By the time August arrives in the Northern Hemisphere, many garden plants may have passed their prime. Spring and early summer perennials often go dormant by August. Annuals trying to set seed can also look quite discouraged. Revive your late summer garden with flowers that are in season in August. Some of them will start the month in flower. Others will have their first blooms in August and continue to provide garden color until frost.
Native to Brazil, calico flower (Aristolochia littoralia) is an 8-to-20-foot vine. Evergreen where winter-hardy--to 20 degrees Fahrenheit--it grows as an annual or container plant in colder climates. This rapid spreader has heart-shaped, 3-to-4-inch shiny leaves with pale green surfaces and greenish-gray undersides. Bruised foliage emits an unpleasant scent, according to the Missouri Botanical Garden. From July to September, the vine produces unusual, purple-mottled white flowers similar to curved pipes. In-ground plants need a fence, trellis or other support. Give calico flower consistently moist, well-drained fertile soil and a sunny to partly shady location. Cut back on water in winter.

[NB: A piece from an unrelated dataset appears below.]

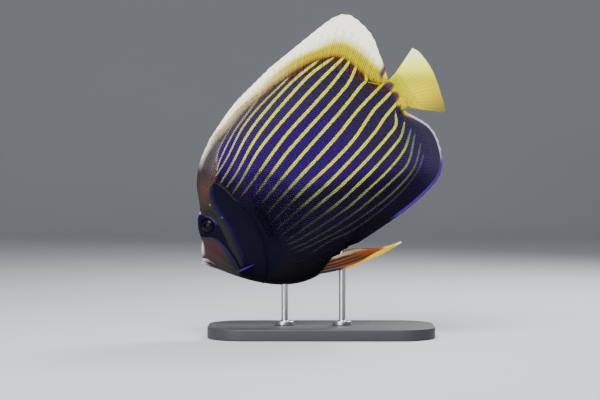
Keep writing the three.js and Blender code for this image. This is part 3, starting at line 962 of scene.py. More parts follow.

Summer hyacinth (Galtonia candicans) is a bulb plant hardy to minus 10 degrees Fahrenheit. Native to Southern Africa, it stands from 2 to 4 feet high. Up to 3 feet wide, plants have basal clumps of 2-to-3-foot, strap-shaped green leaves. In August and September, summer hyacinth has upright stem spikes of white, fragrant trumpet-shaped blooms. Resembling gladioli, they work well in cut flower arrangements. Plants may suffer attacks from slugs or snails.
Plant summer hyacinth, advises the Missouri Botanical Garden, during the spring. Place the bulbs 5 to 6 inches deep and 6 inches to 1 foot apart. Give them full sun or partial shade and moist, rich well-drained soil. Provide deep winter mulch at the colder end of their hardiness range.
Another bulb, autumn crocus (Colchicum autumnale) tolerates temperatures as low as minus 30 degrees Fahrenheit. Standing 3 to 6 inches tall and wide, it has dark green, lance-like spring foliage that dies back by mid-summer. Flowering stems--without leaves--appear in August. They have cup-shaped, 3-inch flowers of pink, lilac or purple. Relatively insect-and-disease-free, autumn crocus may develop bulb rot in poorly-drained drain soil. It's also vulnerable to snails and slugs.
Use the crocus, recommends the Missouri Botanical Garden, to replace declining spring and summer blooms. Plant the bulbs in summer to flower the same year. Place them 3 inches deep and 6 inches apart in full sun to partial shade and averagely moist, well-drained soil.